• Your instructions:
Which lines hold the word "bodies"? Show each of them.

• Information supplied:
◇ ◇ ◇

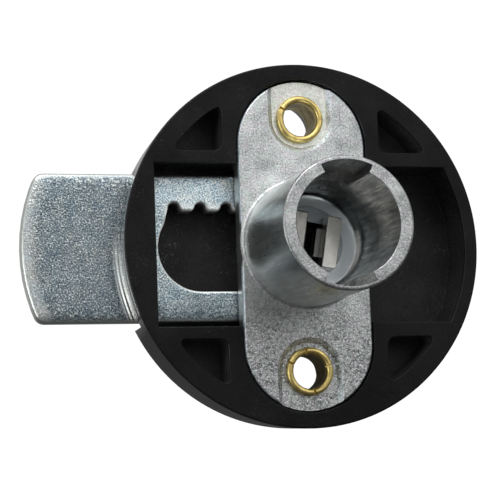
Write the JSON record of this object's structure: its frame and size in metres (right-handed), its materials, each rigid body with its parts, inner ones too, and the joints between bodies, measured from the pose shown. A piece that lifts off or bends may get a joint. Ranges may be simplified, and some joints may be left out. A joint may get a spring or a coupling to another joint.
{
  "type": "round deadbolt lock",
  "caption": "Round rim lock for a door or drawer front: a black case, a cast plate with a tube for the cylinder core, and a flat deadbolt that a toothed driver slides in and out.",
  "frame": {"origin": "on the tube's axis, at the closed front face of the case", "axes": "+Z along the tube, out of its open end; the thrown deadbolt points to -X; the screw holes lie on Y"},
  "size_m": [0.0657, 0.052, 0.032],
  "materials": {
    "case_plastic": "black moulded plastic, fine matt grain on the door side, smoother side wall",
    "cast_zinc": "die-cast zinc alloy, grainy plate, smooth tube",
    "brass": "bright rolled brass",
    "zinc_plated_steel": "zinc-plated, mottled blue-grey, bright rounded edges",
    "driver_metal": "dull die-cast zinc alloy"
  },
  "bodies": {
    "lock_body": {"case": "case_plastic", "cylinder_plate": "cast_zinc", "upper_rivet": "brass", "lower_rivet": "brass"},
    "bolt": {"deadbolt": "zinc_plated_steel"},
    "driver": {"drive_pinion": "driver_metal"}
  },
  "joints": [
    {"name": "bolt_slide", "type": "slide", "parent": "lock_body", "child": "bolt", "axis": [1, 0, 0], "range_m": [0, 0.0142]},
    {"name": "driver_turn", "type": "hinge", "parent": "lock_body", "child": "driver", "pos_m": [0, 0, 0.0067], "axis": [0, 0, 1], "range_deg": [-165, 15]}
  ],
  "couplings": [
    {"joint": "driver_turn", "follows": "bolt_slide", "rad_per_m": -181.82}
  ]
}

◇ ◇ ◇

• Correct answer:
Write the JSON record of this object's structure: its frame and size in metres (right-handed), its materials, each rigid body with its parts, inner ones too, and the joints between bodies, measured from the pose shown. A piece that lifts off or bends may get a joint. Ranges may be simplified, and some joints may be left out. A joint may get a spring or a coupling to another joint.
  "bodies": {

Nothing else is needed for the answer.